Увы, наш кинооператор при всем усердии оказался слабым радистом. Через полчаса мы потеряли связь с «Малыгиным». Как потом выяснилось, «Малыгин» вызывал нас каждые полчаса, слышал шум мотора самолета, но мы принять ничего не могли и через некоторое время вовсе убрали антенну.
Вернуться к ледоколу, чтобы выяснить, почему не работает радиостанция, я не решился: с востока надвигалась полоса тумана. Если бы мы вернулись, то в этот день нам уж не удалось бы прорваться сквозь туман на острова.
Для полетов мы пользовались морскими картами. На них острова оказались не совсем точно нанесенными.
Если бы я летел по курсу, который наметил по карте перед, вылетом, то обязательно проскочил бы мимо островов справа. Но воздух был прозрачен, на горизонте появились контуры земли, и я взял курс прямо на острова Карла.

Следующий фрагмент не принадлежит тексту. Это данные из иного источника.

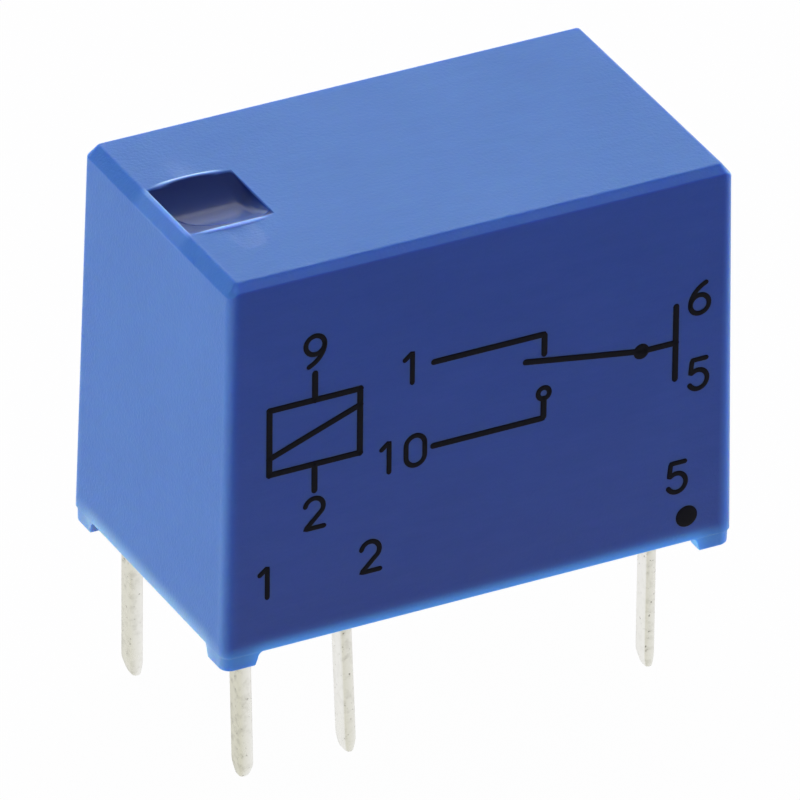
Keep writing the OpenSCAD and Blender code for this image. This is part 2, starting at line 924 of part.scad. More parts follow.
// Solder cap on a post, just above the last turn of its lead
module solder(side) {
    cap_z = wrap_z + wrap_rise * wraps + 0.7 * lead_d;
    cap_cover = 0.12;
    cap_h = lug_z + post_h + cap_cover - cap_z;
    cap_r = wrap_r + 0.05;
    crown_r = cap_r + 0.1;
    translate([coil_col, side * post_y, 0])
        difference() {
            translate([0, 0, cap_z])
                rotate_extrude()
                    intersection() {
                        square([cap_r, cap_h]);
                        translate([0, cap_h - crown_r])
                            circle(r = crown_r, $fn = 96);
                    }
            translate([0, 0, cap_z - eps])
                linear_extrude(cap_h - cap_cover + eps)
                    pin_section(post_w);
        }
}

module solder_front() {
    color("silver")
        solder(-1);
}

module solder_rear() {
    color("silver")
        solder(1);
}

cover();
sealing_resin();
base();
bobbin();
winding();
core();
yoke();
armature();
moving_spring();
moving_contact();
armature_rivets();
spring_rivets();
terminal_rivets();
normally_closed_terminal();
normally_open_terminal();
normally_closed_contact();
normally_open_contact();
coil_terminal_front();
coil_terminal_rear();
common_terminal();
coil_lead_front();
coil_lead_rear();
solder_front();
solder_rear();
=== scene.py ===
# %% [markdown]
# A signal relay, dressed over its CAD model.
# The CAD model comes in as a fixed frame: 24 solids in metres, on two bodies, the housing and the armature.
# What the eye sees of the real part is a blue moulded cover, its print and six tinned pins.
# Those pieces are worked out here as smooth surfaces. The parts inside keep their solids where these are
# already right, and get the finish of their real material.

# %% Load the frame
import bpy
import numpy as np
from mathutils import Matrix, Vector


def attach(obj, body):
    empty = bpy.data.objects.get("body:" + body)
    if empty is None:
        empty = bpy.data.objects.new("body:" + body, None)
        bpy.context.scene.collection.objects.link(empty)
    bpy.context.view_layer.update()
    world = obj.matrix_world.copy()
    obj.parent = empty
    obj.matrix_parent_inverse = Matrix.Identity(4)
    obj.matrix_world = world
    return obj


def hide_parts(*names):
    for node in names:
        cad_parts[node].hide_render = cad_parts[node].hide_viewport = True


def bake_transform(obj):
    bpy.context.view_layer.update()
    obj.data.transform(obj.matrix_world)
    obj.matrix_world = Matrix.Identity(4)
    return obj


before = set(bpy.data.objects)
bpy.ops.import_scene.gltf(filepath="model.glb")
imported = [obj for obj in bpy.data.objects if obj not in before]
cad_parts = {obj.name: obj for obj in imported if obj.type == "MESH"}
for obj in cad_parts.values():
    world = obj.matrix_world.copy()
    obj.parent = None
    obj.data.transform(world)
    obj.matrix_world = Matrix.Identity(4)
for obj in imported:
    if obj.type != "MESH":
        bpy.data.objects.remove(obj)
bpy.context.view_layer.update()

# %% [markdown]
# Every shape below is a function of two parameters, computed for a whole grid at once with numpy.
# A grid can be handed to Blender point by point with bmesh, but from_pydata takes it in one go.
# Lengths are in millimetres in the formulas, because that is how such a part is drawn, and turn into
# metres in one place only. The volume a shape encloses shows at once whether its faces point outwards.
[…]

Направился к среднему из трех островов, покружил над ним и стал медленно снижаться, выбирая место для посадки. Горы на этом острове подымаются до трехсот метров над уровнем моря, образуя горную цепь, которая тянется на двадцать миль с запада на восток. Согласно английской лоции, это «Западное плато» с горой Джонсона на востоке. Я летел с запада на восток параллельно горной цепи на высоте около четырехсот метров.
Осмотрев тщательно гору и наметив для спуска гладкую, покрытую снегом площадку, стал снижаться. Снег оказался плотным, с хорошей осадкой. Скользя лыжами по снегу, мы сравнительно легко сели на припай в заливе, защищенном горами.